Saws are also ideal for large branches and can be used for cutting living wood.  The more teeth on the saw the finer the cut and the easier the healing process will be on the plant.

Pole saws and pole pruners are handy for reaching into large shrubs or for working overhead.

Good to Know:  When to Call in a Professional.

If you can’t reach a limb from the ground with a pole pruner, it’s time to call a pro.  This also applies if the limbs are heavier than you can manage or if the tree is near power lines.

Essential Tools for the Vegetable Garden

Walk into any garden center or flip through a garden supply catalog and you are bound to see an overwhelming number of garden tools. From hedge shears to hukari knives there is a tool for every task. When it comes to vegetable gardening there are seven essential tools you want to have on hand – a trowel, sharp shooter, garden fork, watering wand, hand pruners, staking materials, and twine.

Trowel – A trowel makes actions like digging, mixing and planting easier on you because it’s basically used as an extension of your hand.

Sharp Shooter – To create deeper, more precise holes, you’ll need a sharp shooter. This is a specific type of shovel with a long, narrow blade. It provides you with more leverage than a trowel and more control than a large garden shovel.

Garden Fork – Another great tool for working with the soil is a garden fork. Its primary function is to loosen or turn over soil, but it can also be used to rake out weeds or large rocks.

Watering Wand – Once your plants are in place, you will really appreciate the value of a watering wand. This tool allows you to be more precise in the amount of water applied to a particular area, which means more consistent watering with less waste. It also prevents some of the achy muscles associated with bending and stretching to water those hard-to-reach areas.

Hand Pruners – There’s nothing better than a great pair of pruners to manage the size and shape of individual plants. This is especially true when it comes to the lanky varieties that can easily over grow their bed companions. They are also handy for harvesting fruits and veggies with tough stems like tomatoes and peppers.

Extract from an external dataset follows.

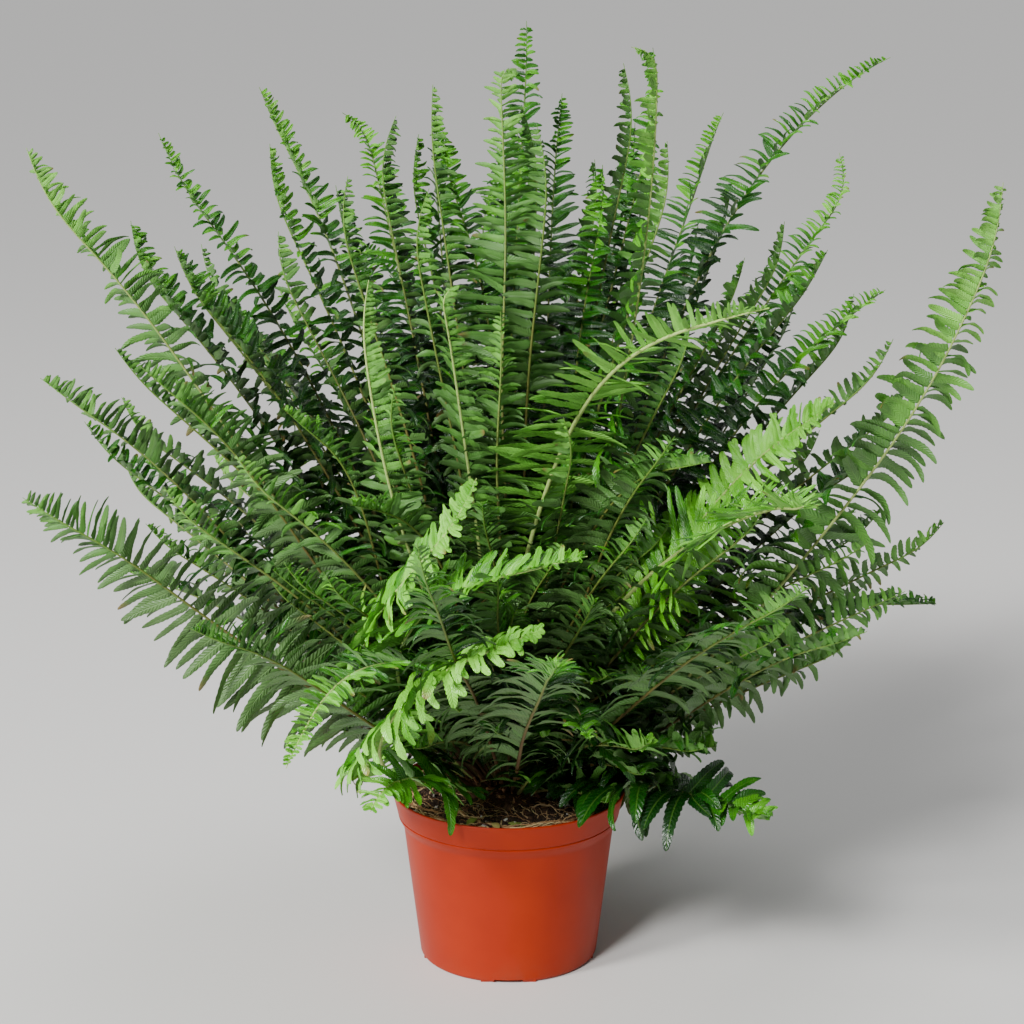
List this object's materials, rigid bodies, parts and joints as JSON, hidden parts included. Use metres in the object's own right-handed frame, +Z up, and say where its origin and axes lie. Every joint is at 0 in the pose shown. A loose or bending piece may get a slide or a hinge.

Staking and Twine – The last two things that every gardener needs to have on hand are staking materials and twine. These two work together to keep your vegetable garden in order. First, they provide an area for climbing plants to grow. And secondly, they create an aesthetic design element as a focal point in the garden.

Having the right tool for the job simplifies things and will ultimately give you more time to enjoy your garden.

Four Innovative Tools for Raking Leaves

Much like death and taxes we can always count on autumn leaves and the annual backbreaking chore of collecting them with a rake and bag. I’ve decided that this is going to be the year that I get excited about raking leaves. How? Gadgetry of course. I’ve selected five tools to try out with the hope that one of them will make the job easier. Maybe you’d like to try one of these too?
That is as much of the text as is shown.